==== SOURCE DATA

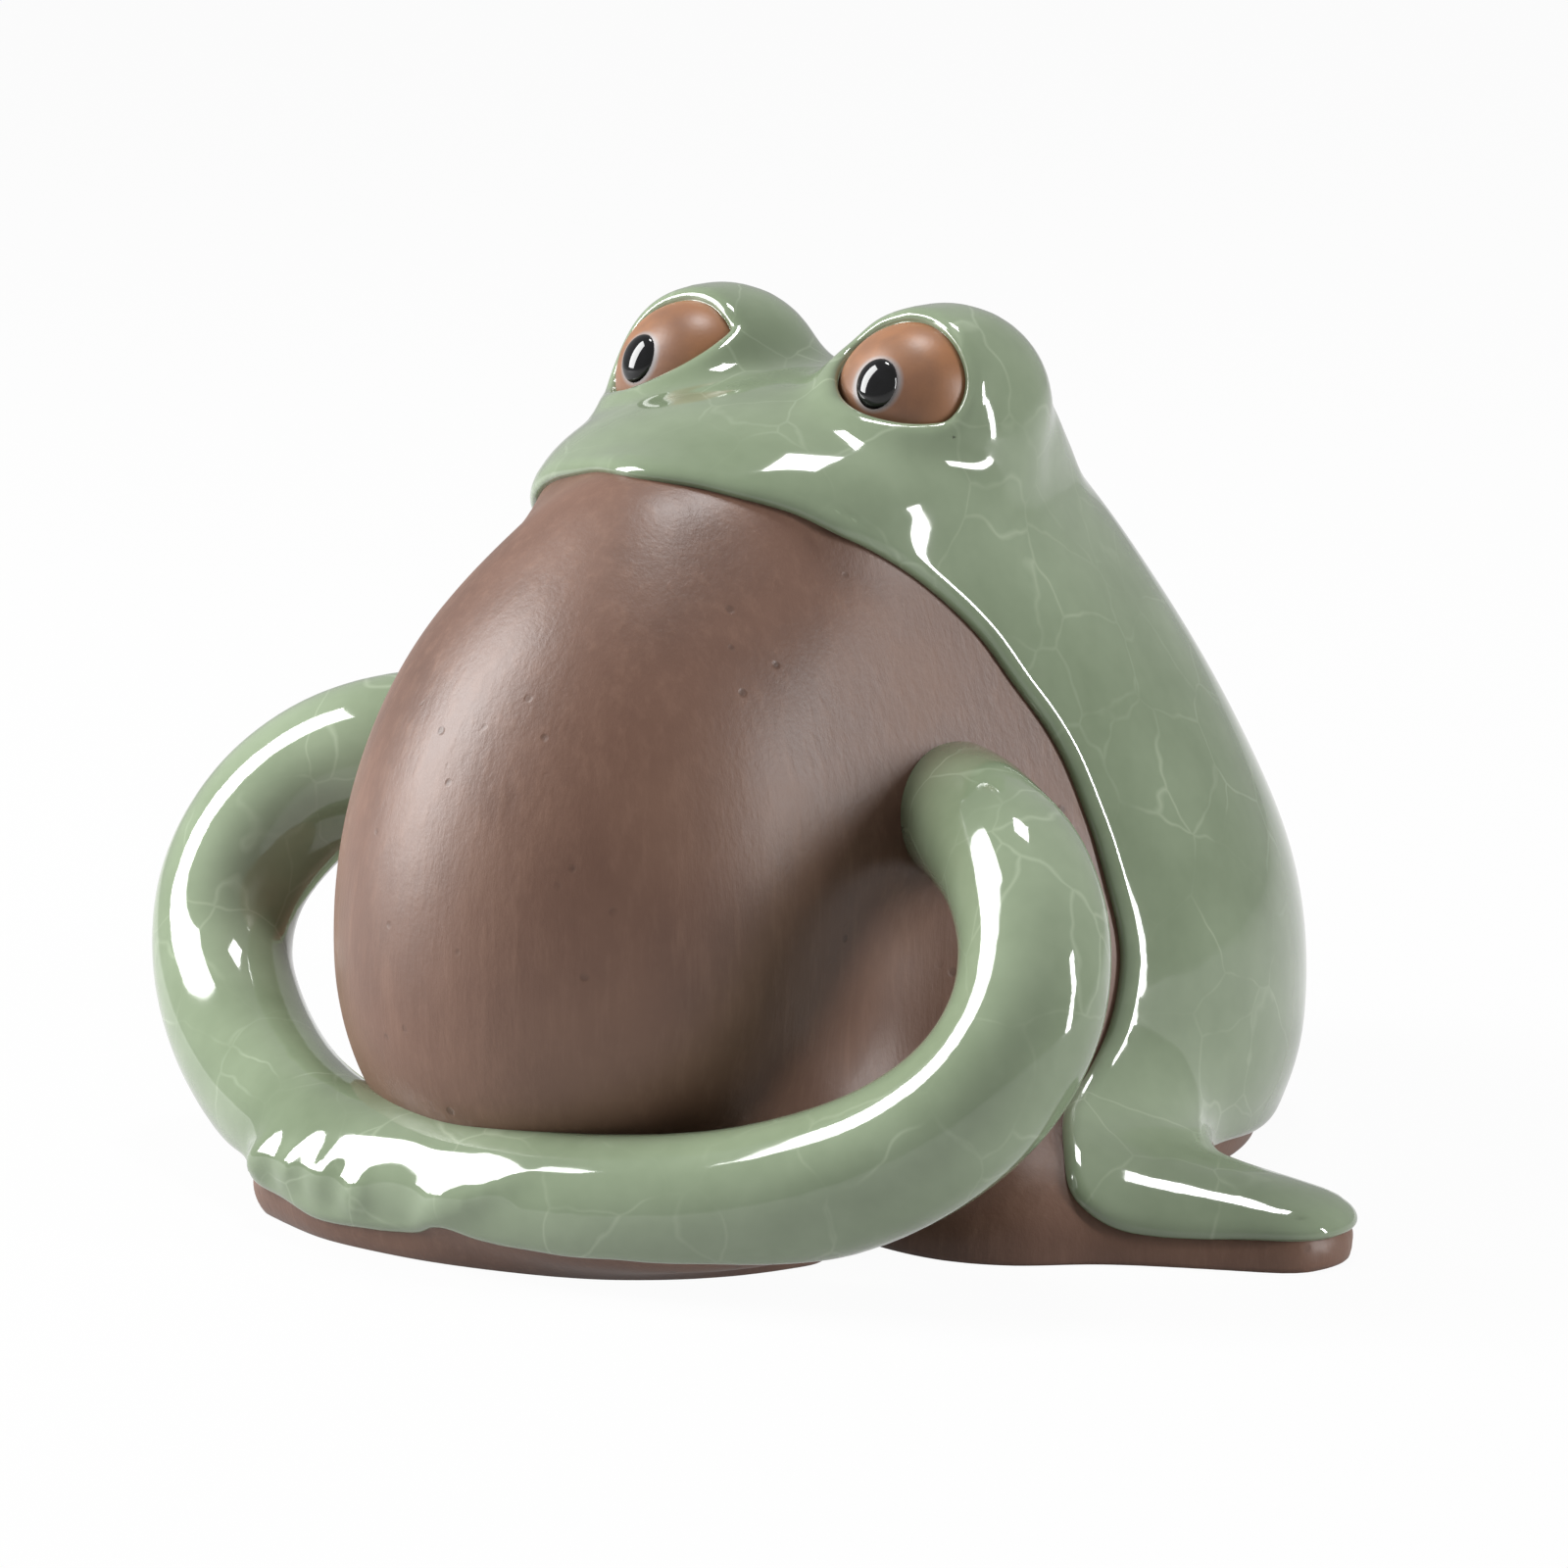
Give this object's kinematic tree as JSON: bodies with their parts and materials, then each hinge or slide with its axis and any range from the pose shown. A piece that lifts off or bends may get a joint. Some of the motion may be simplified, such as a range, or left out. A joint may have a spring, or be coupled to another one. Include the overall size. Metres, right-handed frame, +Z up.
{
  "type": "frog figurine",
  "caption": "Sitting frog ornament in dark stoneware with a round bare belly, arms that loop out and meet in front, and a thick crackle glaze.",
  "frame": {"origin": "on the ground, on the turning axis of the round back", "axes": "+Z up, the frog faces -Y, its left side is +X"},
  "size_m": [0.102, 0.0909, 0.0665],
  "materials": {
    "stoneware": "bare fired clay, wiped smooth, satin-matt",
    "eye_clay": "bare fired clay, smooth",
    "black_glaze": "glossy bead of black glaze",
    "celadon_glaze": "thick glossy glaze with fine crackle"
  },
  "bodies": {
    "root": {"back_shell": "stoneware", "belly_shell": "stoneware", "base_slab": "stoneware", "seam_coil": "stoneware", "left_arm": "stoneware", "left_hand": "stoneware", "left_haunch": "stoneware", "left_foot": "stoneware", "right_arm": "stoneware", "right_hand": "stoneware", "right_haunch": "stoneware", "right_foot": "stoneware", "left_eyeball": "eye_clay", "right_eyeball": "eye_clay", "left_pupil": "black_glaze", "right_pupil": "black_glaze", "back_glaze": "celadon_glaze", "left_arm_glaze": "celadon_glaze", "right_arm_glaze": "celadon_glaze"}
  },
  "joints": []
}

========

WHAT TO PRODUCE: Quote each line of the data above exactly as written.

SOLUTION TO THIS PROBLEM:
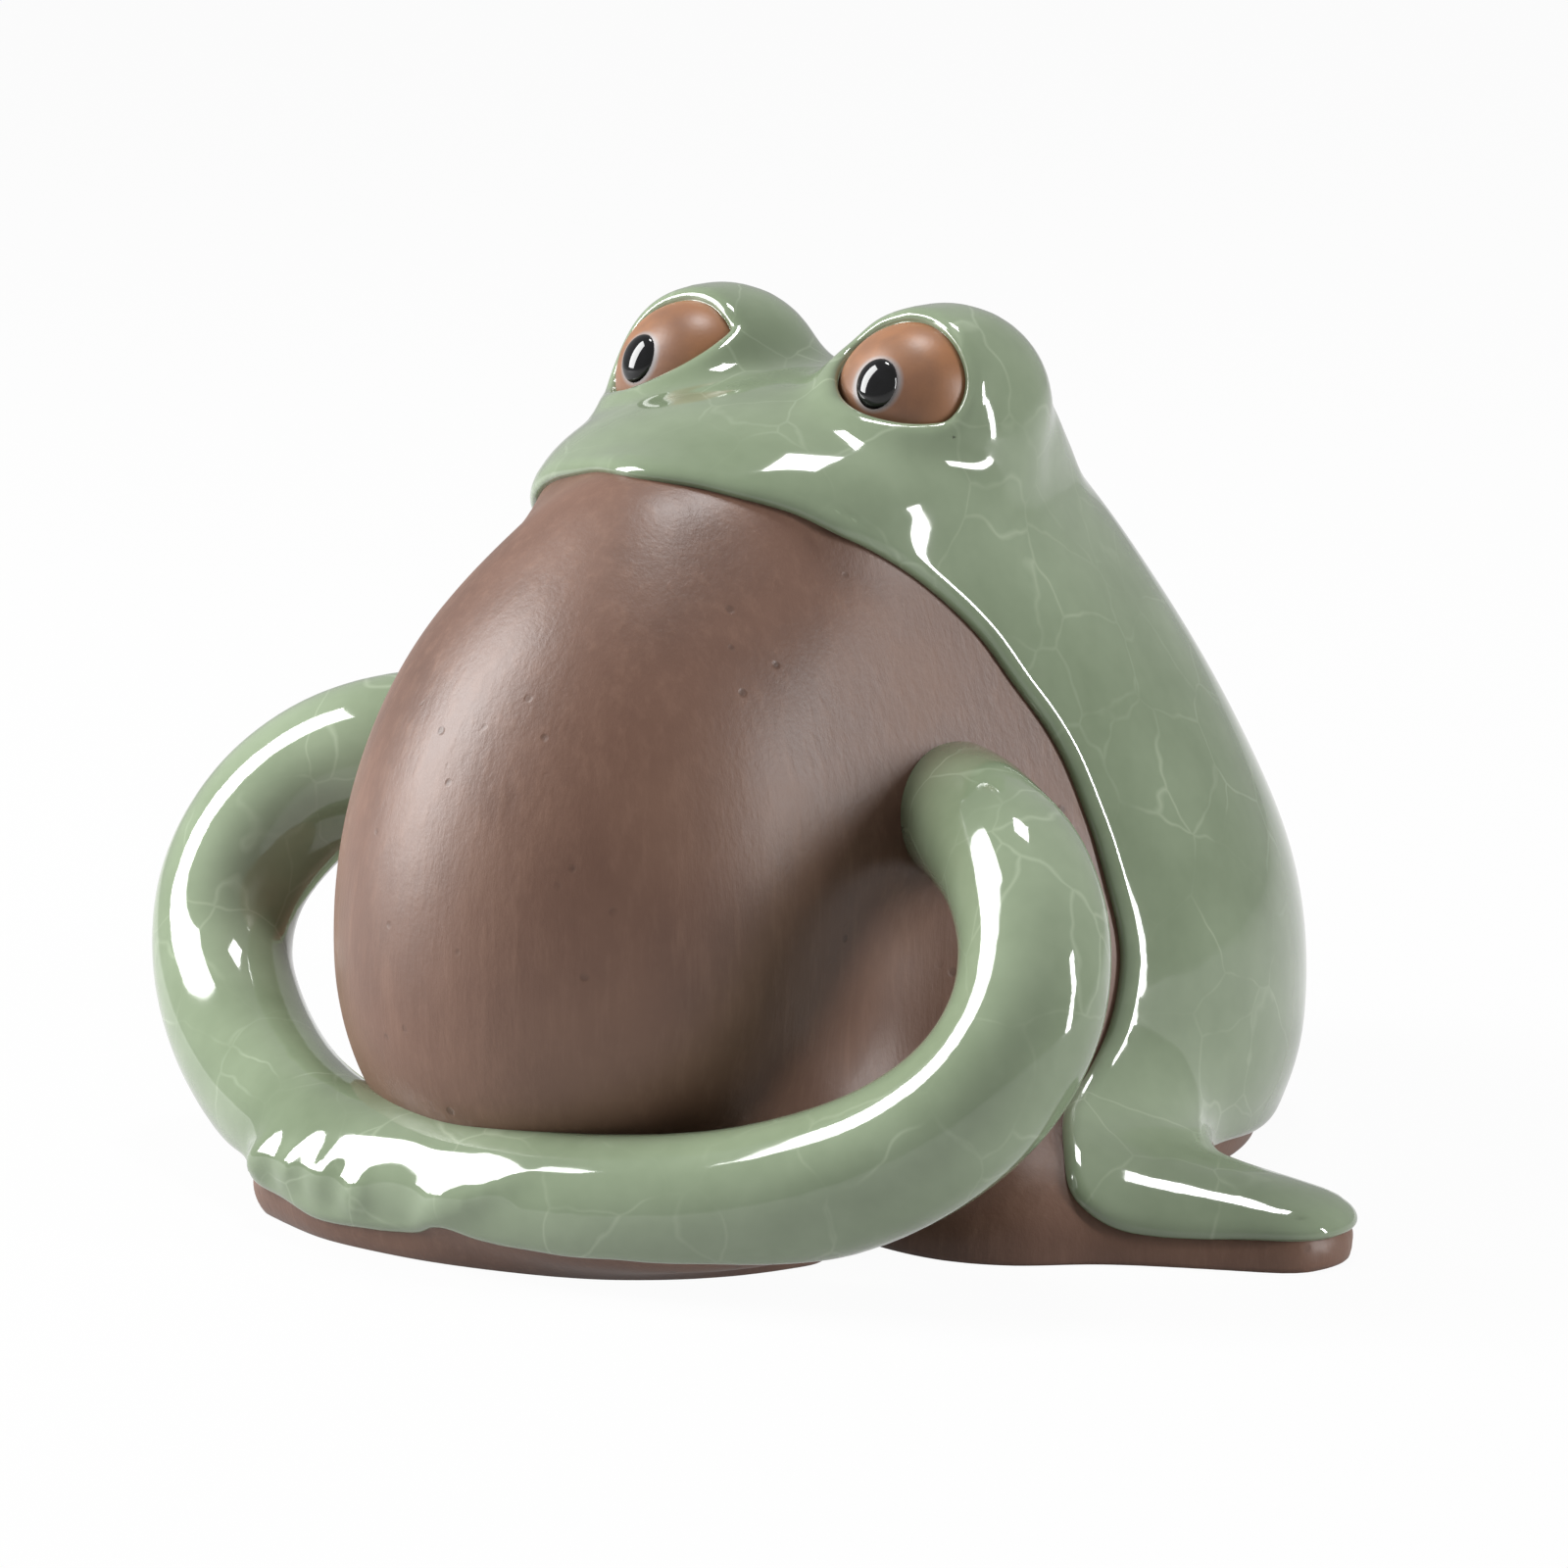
Give this object's kinematic tree as JSON: bodies with their parts and materials, then each hinge or slide with its axis and any range from the pose shown. A piece that lifts off or bends may get a joint. Some of the motion may be simplified, such as a range, or left out. A joint may have a spring, or be coupled to another one. Include the overall size. Metres, right-handed frame, +Z up.
{
  "type": "frog figurine",
  "caption": "Sitting frog ornament in dark stoneware with a round bare belly, arms that loop out and meet in front, and a thick crackle glaze.",
  "frame": {"origin": "on the ground, on the turning axis of the round back", "axes": "+Z up, the frog faces -Y, its left side is +X"},
  "size_m": [0.102, 0.0909, 0.0665],
  "materials": {
    "stoneware": "bare fired clay, wiped smooth, satin-matt",
    "eye_clay": "bare fired clay, smooth",
    "black_glaze": "glossy bead of black glaze",
    "celadon_glaze": "thick glossy glaze with fine crackle"
  },
  "bodies": {
    "root": {"back_shell": "stoneware", "belly_shell": "stoneware", "base_slab": "stoneware", "seam_coil": "stoneware", "left_arm": "stoneware", "left_hand": "stoneware", "left_haunch": "stoneware", "left_foot": "stoneware", "right_arm": "stoneware", "right_hand": "stoneware", "right_haunch": "stoneware", "right_foot": "stoneware", "left_eyeball": "eye_clay", "right_eyeball": "eye_clay", "left_pupil": "black_glaze", "right_pupil": "black_glaze", "back_glaze": "celadon_glaze", "left_arm_glaze": "celadon_glaze", "right_arm_glaze": "celadon_glaze"}
  },
  "joints": []
}